According to Nielsen Media Research, the episode was seen by an estimated 1.81 million household viewers and gained a 0.7/3 ratings share among adults aged 18–49. The episode received acclaim from critics, who praised Stephanie Beatriz's performance, Trejo's guest performance, character development, writing and handling of the subject matter.

==Plot==
During a briefing, Rosa (Stephanie Beatriz) comes out to the precinct as bisexual. She then tells Jake (Andy Samberg) that she hasn't told her parents about it and asks for help. To thank Jake for his help, Rosa invites him to dinner at a restaurant. Nevertheless, Jake does not know that Rosa's parents, Oscar (Danny Trejo) and Julia (Olga Merediz), will also be there.

At the dinner, Rosa and Jake have to feign being in a relationship but their cover is blown when Jake's fiancée, Amy (Melissa Fumero) calls him. Rosa's parents, however, are relieved as they would rather have her be someone's mistress than bisexual, causing her to storm off. Later, she and Jake visit her parents for a game night to discuss again. Everything goes fine but her parents continue disapproving her sexuality, deeming it a "phase", angering her. The next day, Oscar visits her and apologizes for his behavior, telling her he loves her and accepts her for who she is, but Julia will take time to accept it and as such, their game nights might be postponed. The precinct then decides to make a weekly game night at Rosa's apartment.

Meanwhile, the Cyber Crimes division is moved next to the 99th precinct and is using up all their bandwidth, causing problems with the internet connection. After a few failed attempts to persuade the division and seeing no other choice, the precinct calls on Gina (Chelsea Peretti) for help, for which she intimidates the division leader Devin (Paul Scheer) to return the bandwidth. Gina explains to the precinct that she's not coming back as she wants to begin a business to raise her daughter. However, after being touched by Amy and Boyle's (Joe Lo Truglio) good-bye speech, she decides to return to the Nine-Nine while continuing to work on her side business.

==Reception==
===Viewers===
In its original American broadcast, "Game Night" was seen by an estimated 1.81 million household viewers and gained a 0.7/3 ratings share among adults aged 18–49, according to Nielsen Media Research. This was 7% decrease in viewership from the previous episode, which was watched by 1.94 million viewers with a 0.7/3 in the 18-49 demographics. This means that 0.7 percent of all households with televisions watched the episode, while 3 percent of all households watching television at that time watched it. With these ratings, Brooklyn Nine-Nine was the second highest rated show on FOX for the night, behind Lethal Weapon, fifth on its timeslot and twelfth for the night, behind The Mayor, NCIS: New Orleans, Fresh Off the Boat, Lethal Weapon, Chicago Med, Black-ish, Gwen Stefani's You Make It Feel Like Christmas, The Middle, Bull, NCIS, and The Voice.

===Critical reviews===
"Game Night" received acclaim from critics. LaToya Ferguson of The A.V. Club gave the episode an "A" grade and wrote, "Brooklyn Nine-Nine understandably treated its 99th episode like most shows treat their 100th episode. So in theory, the 100th episode would just be another episode of the series. Nothing more, nothing less. But that doesn't take into account that even a 'regular' episode of Brooklyn Nine-Nine can be special. And that's exactly what 'Game Night' is. Comparing it to the episode's namesake, while the 100th episode of Brooklyn Nine-Nine has perhaps been treated as low-key as a typical game night, it ends up being just as poignant as the episode's own closing game night."
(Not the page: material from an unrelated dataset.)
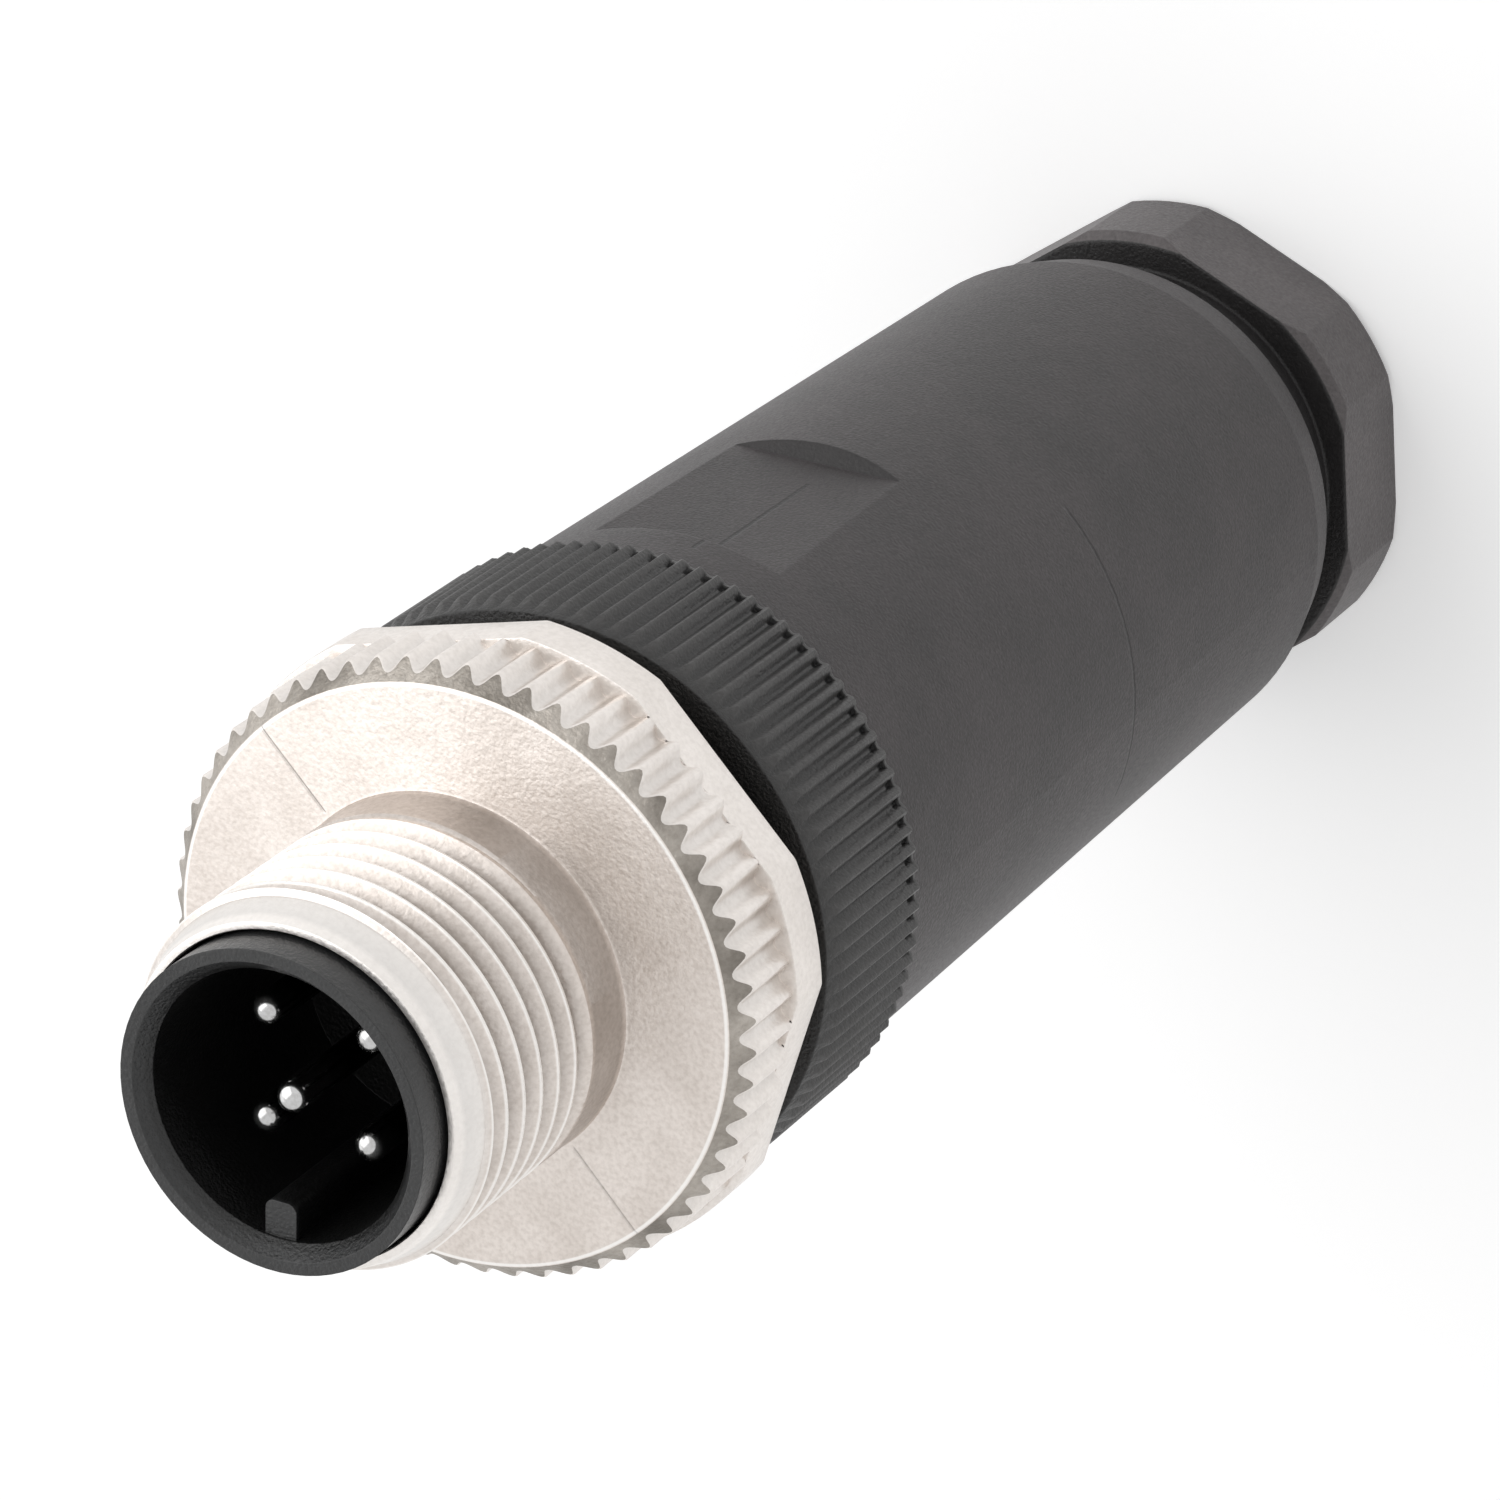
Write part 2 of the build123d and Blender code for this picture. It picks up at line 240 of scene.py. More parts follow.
def thread_rows(angles, low, high, major, minor, phase, crest, fade):
    """Rows of a right-hand thread between two heights, its depth fading out at both."""
    turns = angles / (2 * math.pi)
    flank = (PITCH - 3 * crest) / 2
    upward = 3 * crest + flank
    # Height above the start of a turn, and share of the depth
    shape = [(0, 0), (crest, 0), (crest + 0.35 * flank, 0.35), (crest + 0.7 * flank, 0.7)]
    shape += [(crest + flank, 1), (2 * crest + flank, 1), (upward, 1)]
    shape += [(upward + 0.3 * flank, 0.7), (upward + 0.65 * flank, 0.35)]
    first = math.floor((low - phase) / PITCH) - 1
    last = math.ceil((high - phase) / PITCH) + 1
    rows = []
    for turn in range(first, last):
        for offset, share in shape:
            height = np.clip(phase + (turn + turns) * PITCH + offset, low, high)
            grown = np.clip(np.minimum(height - low, high - height) / fade, 0, 1)
            rows.append(ring(angles, major - (major - minor) * share * grown, height))
    return rows


def fluted(angles):
    """Radius of the knurl at each angle: rounded flutes between narrower crests."""
    wave = np.cos((angles - math.radians(FLUTE_START)) * FLUTES)
    return KNURL_RADIUS - FLUTE_DEPTH + FLUTE_DEPTH * (0.5 - 0.5 * wave) ** FLUTE_SHARPNESS


def turned_hexagon(angles):
    """Radius of the hexagon with its turned corners at each angle."""
    off = (angles - math.radians(HEX_ANGLE)) % (math.pi / 3) - math.pi / 6
    return np.minimum(HEX_CORNER, HEX_FLATS / 2 / np.cos(off))


def ridged(angles):
    """Radius of the grip ring at each angle: narrow rounded ridges between wide valleys."""
    wave = np.cos((angles - math.radians(RIDGE_START)) * RIDGES)
    return RING_RADIUS - RIDGE_HEIGHT + RIDGE_HEIGHT * (0.5 + 0.5 * wave) ** RIDGE_SHARPNESS


def coupling_screw(metal, dark):
    """Threaded tube, flange with a fluted and bevelled rim, turned hexagon behind it."""
    a = circle(SCREW_COLUMNS)
    knurl = fluted(a)
    hexagon = turned_hexagon(a)
    meet = FLANGE_TOP - (knurl - FLANGE_RADIUS)
    rows = [ring(a, SHANK_BORE, SCREW_BOTTOM)]
    rows += softened(a, hexagon, SCREW_BOTTOM, HEX_LOWER_EDGE)
    rows += softened(a, hexagon, HEX_TOP, HEX_UPPER_EDGE)
    rows += [ring(a, knurl, HEX_TOP)]
    rows += softened(a, knurl, meet, KNURL_EDGE)
    bevel = len(rows) - 1
    rows += softened(a, FLANGE_RADIUS, FLANGE_TOP, FLANGE_EDGE)
    rows += softened(a, THREAD_RADIUS, FLANGE_TOP, NECK_FILLET)
    rows += thread_rows(a, THREAD_BOTTOM, THREAD_TOP, THREAD_RADIUS, THREAD_ROOT,
                        THREAD_PHASE, THREAD_CREST, THREAD_FADE)
    rows += softened(a, THREAD_RADIUS, THREAD_TOP, THREAD_EDGE)
    rows += softened(a, RIM_RADIUS, SCREW_TOP, RIM_EDGE)
    rows += softened(a, COLLAR_BORE, SCREW_TOP, BORE_EDGE)
    rows += [ring(a, COLLAR_BORE, SHOULDER), ring(a, SHANK_BORE, SHOULDER)]
    # The flange's bevel takes the second paint, whose darker tone is painted shade.
    piece("coupling_screw_turned", shell(rows, slots={bevel: 1}), (metal, dark),
          "coupling", "coupling_screw", sharp=35)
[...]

Alan Sepinwall of Uproxx wrote, "'Game Night' feels more special, because, like the Terry racial profiling episode from last season, it feels very personal in a way the series doesn't often — Stephanie Beatriz came out as bi not too long ago (and was, like Terry Crews in 'Moo Moo,' terrific here) — and because, like the Terry episode, it never attempts to wrap things up neatly. Rosa's dad (Danny Trejo, excellent in a comic role that turned dramatic in a hurry) eventually comes around, but you can tell he still doesn't understand who his daughter really is, and Mrs. Diaz is still keeping her distance."